Mas, se o interesse manifesto de uma comunidade por algo de genuinamente seu é uma condição essencial e necessária para a sua prosperidade, a verdade é que é preciso algo mais para se chegar mais longe. Sobretudo muito talento, alguma imaginação e a capacidade persistente de desvendar e encontrar produtos originais  ̶  tangíveis e intangíveis  ̶  e verdadeiramente surpreendentes a que muita gente queira aderir. E aqui há de haver uma inteligência coletiva a desbravar caminhos, apesar de alguns parecerem mais ou menos óbvios.

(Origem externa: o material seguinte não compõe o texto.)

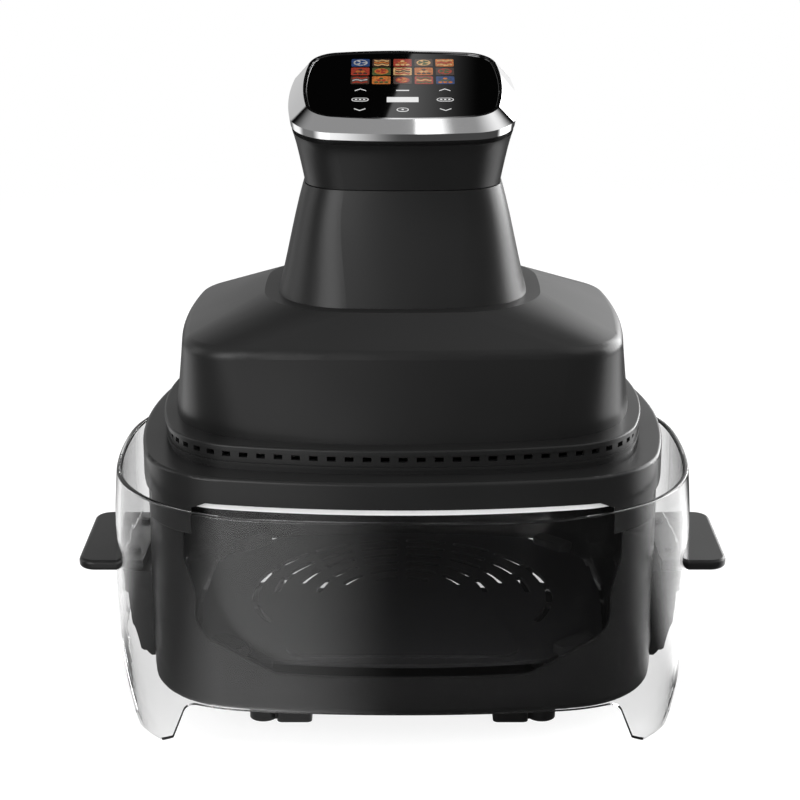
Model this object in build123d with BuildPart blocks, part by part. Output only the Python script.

E, neste contexto, parecem ser promissores os rumos reservados para as nossas singularidades. O que se passou no sábado sobre o palco do São João mostrou essas condições. Há bastante talento (porque os fenómenos também podem, e devem, ser entendidos como excelências) e aderência das pessoas. Partindo do livro, que aborda de forma sistemática o contexto histórico e a narrativa mais analítica dos fenómenos, não descurando a magia lendária que há neles, até ao excelente vídeoclip e à canção-hino (que se começa a trautear logo à primeira audição, Estranhos, Bizarros e Gigantes”, reveladores da reconhecida vocação musical de Pedro Dyonysyo e dos seus pares, passando pelas muitas pessoas e instituições que se envolveram, e ao compromisso do executivo municipal, através do presidente Jorge Faria, em os apoiar institucionalmente (e espera-se que com algo mais), os fenómenos, depois da era das chávenas de louça e dos copos estampados, entrem pelo menos nas gerações 2.0 ou 3.0. E há muito talento local para os concretizar já, e no futuro  ̶  como, por uma sugestiva circunstância, seria possível verificar na atribuição das muitas dezenas de prémios de mérito, excelência e valor aos alunos do Agrupamento de Escolas Cidade do Entroncamento. Também eles são, à sua maneira, fenómenos, e garantem que talento local não faltará.

Se é verdade que a dimensão comunitária dos fenómenos é fundamental, é também justo destacar o papel de dinamização e de catalisador extraordinário de Paula Carloto de Castro, uma força da natureza  ̶  do tipo ou é ou é  ̶  que, com o ADN herdado do pai António Carloto, os olha como uma missão e tem a rara capacidade de criar à sua volta um ambiente de aderência e de envolvimento inconcebíveis, mas necessários.